Yet there was nobody to prevent the priest Václav Koranda, by now a hard-core radical and experienced Prague hater, from gathering an excited crowd and marching to the noble old Cistercian monastery at Zbraslav, long the burial place of Pfemyslid and Luxembourg kings and queens, including Eliška, mother of Charles IV, and, more recently, Václav IV. The crowds did their usual job of plundering and destroying, but also proceeded to pry open the royal tombs and rob the graves. We are told that they put the corpse of King Václav IV, not yet entirely decomposed, on an altar with a crown of straw on his skull, and poured beer over the rotting flesh, saying, “If you had been alive, buddy, you would have been drinking with us anyway!” They left the body there, set fire to the building, and marched back to Prague, parading in monks’ habits and sporting broken paintings and fragments of altarpieces as a sign of victory. Jan Želivský, the Táborites’ most reliable ally, engineered another revolt in the Old Town, but the Táborites, sensitive as ever to theological niceties, were disappointed by the university masters and left town once again.

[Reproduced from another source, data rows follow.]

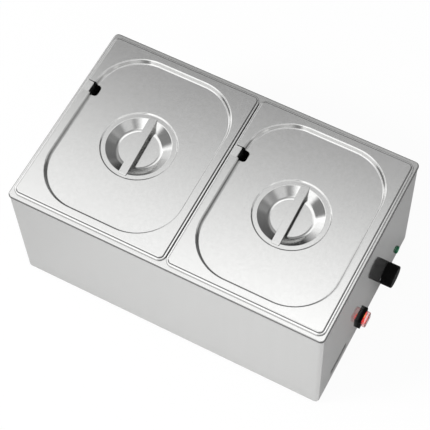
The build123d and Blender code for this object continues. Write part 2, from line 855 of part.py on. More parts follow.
with BuildPart() as gland_cap:
    with BuildSketch(back(gland_x, gland_z).offset(gland_flange)):
        RegularPolygon(cap_width / 2, 6, major_radius=False)
    extrude(amount=gland_neck + cap_wall_end)
    fillet(gland_cap.faces().sort_by(Axis.Y)[-1].edges(), 1.5)
    with BuildSketch(back(gland_x, gland_z).offset(gland_flange)):
        Circle(gland_neck_radius + cap_neck_gap)
    extrude(amount=gland_neck, mode=Mode.SUBTRACT)
    with BuildSketch(back(gland_x, gland_z).offset(gland_flange)):
        Circle(cap_bore_radius)
    extrude(amount=gland_neck + cap_wall_end, mode=Mode.SUBTRACT)
keep(gland_cap, "gland_cap")

with BuildPart() as gland_nut:
    with BuildSketch(back(gland_x, gland_z).offset(-sheet)):
        RegularPolygon(gland_width / 2, 6, major_radius=False)
        Circle(gland_hole_radius, mode=Mode.SUBTRACT)
    extrude(amount=-gland_nut_height)
keep(gland_nut, "gland_nut")

# terminal block on the base plate: four poles, wire holes in front, clamp screws on top
pole_xs = [block_x + (pole - 1.5) * block_pole_pitch for pole in range(4)]
block_front = block_y - block_width / 2
with BuildPart() as terminal_block:
    with BuildSketch(level(casing_bottom, block_x, block_y)):
        Rectangle(block_length, block_width)
    extrude(amount=block_height)
    fillet(terminal_block.edges().filter_by(Axis.Z), 1)
    with BuildSketch(Plane((body_x, body_y + block_front, block_hole_z), z_dir=(0, -1, 0), x_dir=(1, 0, 0))):
        with Locations(*[(x, 0) for x in pole_xs]):
            Circle(block_hole_radius)
    extrude(amount=-block_hole_depth, mode=Mode.SUBTRACT)
    with BuildSketch(level(casing_bottom + block_height)):
        with Locations(*[(x, block_y) for x in pole_xs]):
            Circle(block_screw_radius + thread_gap)
    extrude(amount=-block_screw_depth, mode=Mode.SUBTRACT)
keep(terminal_block, "terminal_block")

with BuildPart() as terminal_screws:
    with BuildSketch(level(casing_bottom + block_height - block_screw_depth)):
        with Locations(*[(x, block_y) for x in pole_xs]):
            Circle(block_screw_radius)
    extrude(amount=block_screw_depth - block_screw_sink)
    with BuildSketch(level(casing_bottom + block_height - block_screw_sink)):
        with Locations(*[(x, block_y) for x in pole_xs]):
            Rectangle(2 * block_screw_radius, 0.8)
    extrude(amount=-1, mode=Mode.SUBTRACT)
keep(terminal_screws, "terminal_screws")

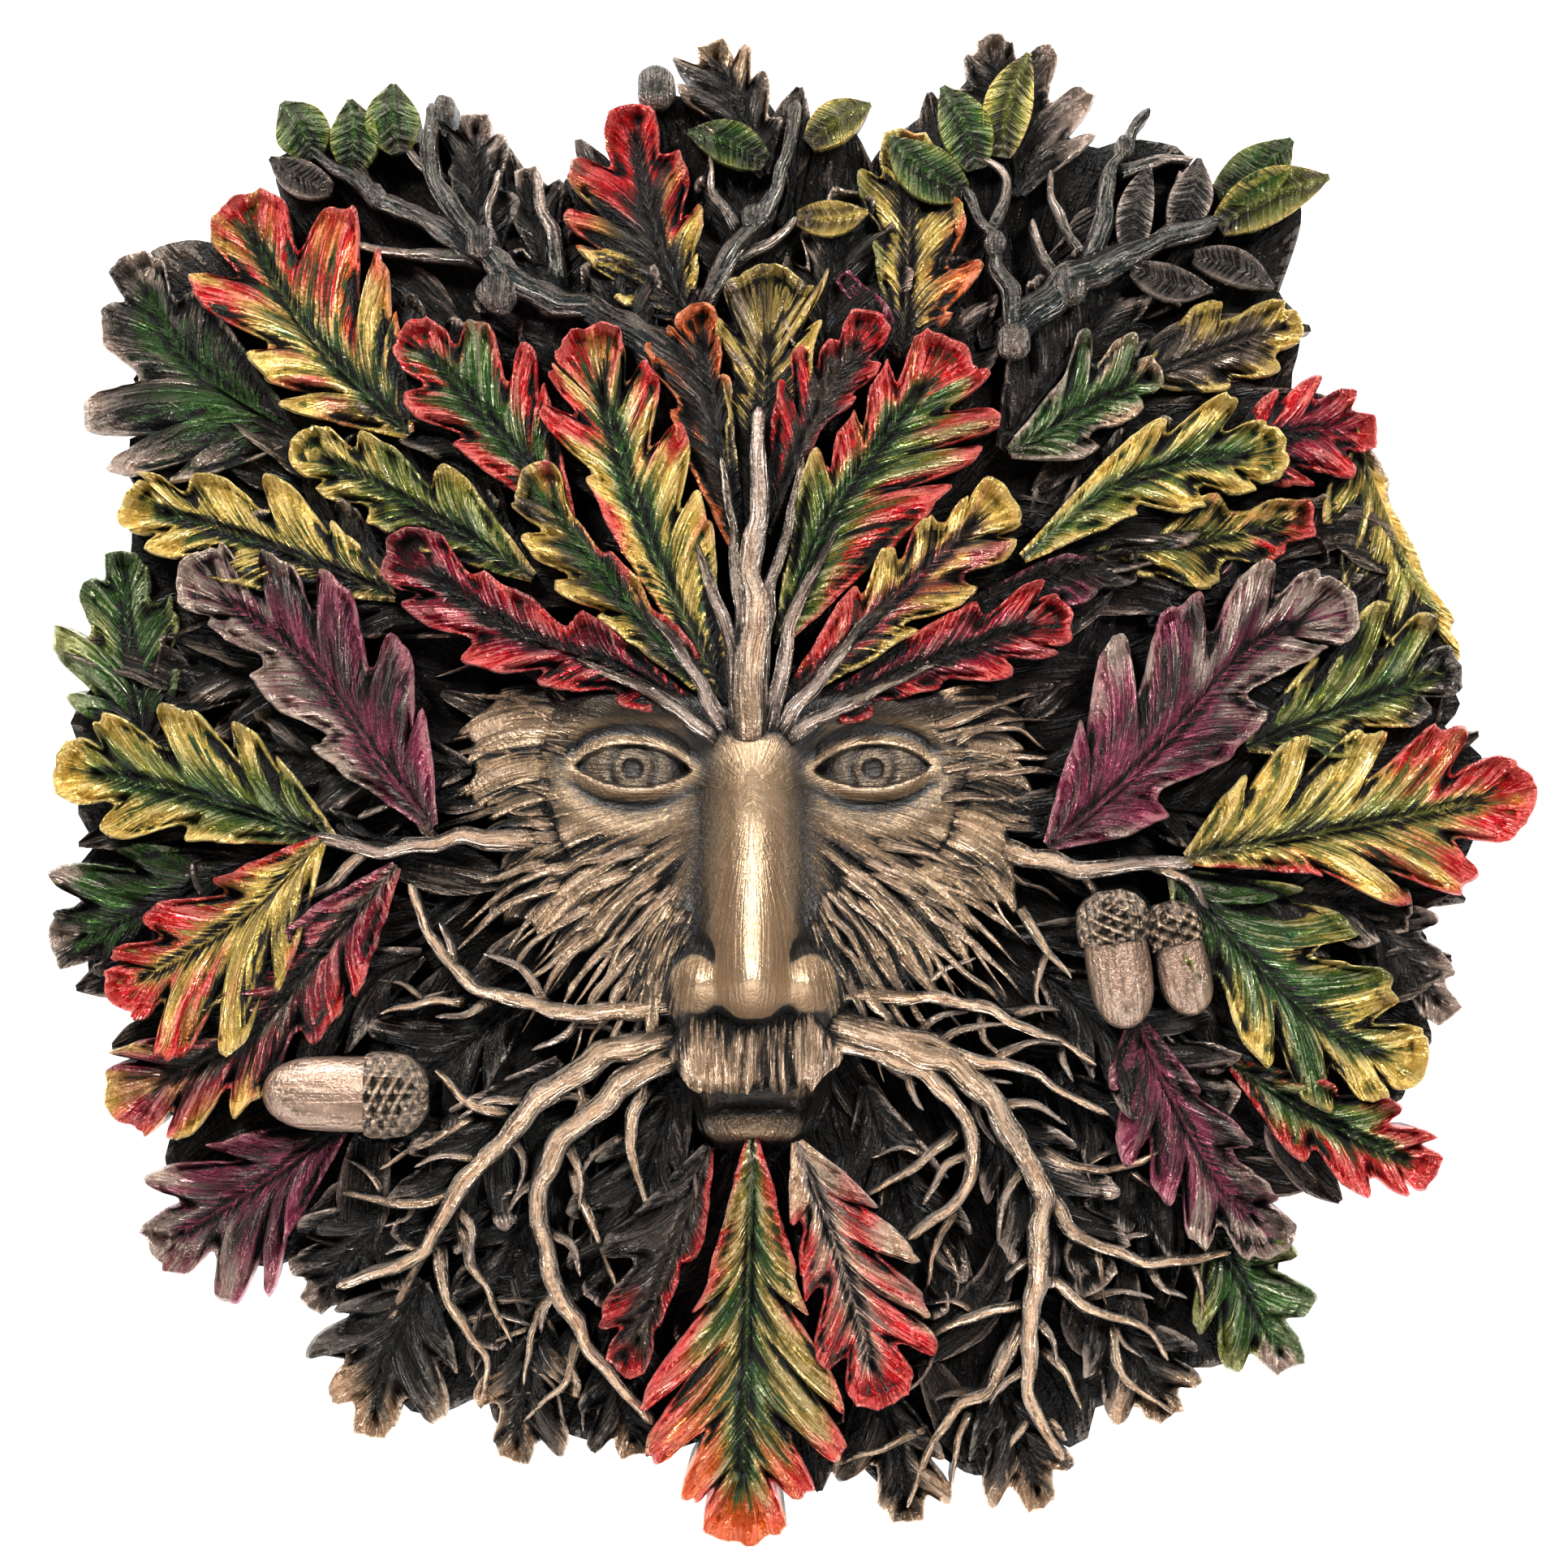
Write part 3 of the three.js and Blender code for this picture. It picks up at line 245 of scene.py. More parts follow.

Landmarks and Battlefields of Hussite Prague
By September 1420 the Prague Hussites felt strong enough to take the Vyšehrad, held by a rugged garrison of Czech and German royalist knights, and they established a military camp high on a nearby hill, looking down on the castle and offering a good view of what was going on inside its walls. Hussites and royalists used artillery and catapults to harass each other; extended artillery duels, often at close range, went on for days and weeks. The Hussites placed one of their cannons in the walls of the Church of St. Mary on the Lawn (which they had destroyed and used as a kind of bunker), but royalist artillerymen responded with considerable precision. Royalists at Hrad
any Castle also fired into the Old Town, in support of the Vyšehrad, one missile landing at the fish market, killing five women (one of them pregnant) and a man. Once again, the Prague Hussites appealed to the provinces for help, and allies from Hradec Králové, Louny, and Žatec came by the thousands (but only forty horsemen from Tábor, saying that Tábor could not spare troops at the moment) Hynek Krušina of Lichtenburk, the military leader of the Hussite force, surrounded the Vyšehrad on all sides, cutting off all lines of communication except on the steep side of the Vyšehrad cliff facing the river; military action inevitably concentrated on that spot. The starving garrison of royalists organized a courageous sortie and sent requests to Sigismund, who was roaming the countryside north and east of Prague, for more provisions to be shipped down the river; the Hussites tried to blockade the river and keep boats from slipping through. By the end of October, the situation of the royalist garrison had turned critical; food reserves were exhausted, and Sigismund had sent only fine dispatches about the necessity of holding the fort until he arrived. Jan Šembera of Boskovice, captain of the royalist garrison, met with Hussites to work out a rather complicated agreement to hand over the Vyšehrad on October 31 at 9 a.m., provided that the dearth of provisions continued and that the imperial army did not arrive before that hour. When the agreement was signed, a wonderful rainbow was seen over the river at the Vyšehrad, and the university masters, expert in interpretation, thought that it was a good omen.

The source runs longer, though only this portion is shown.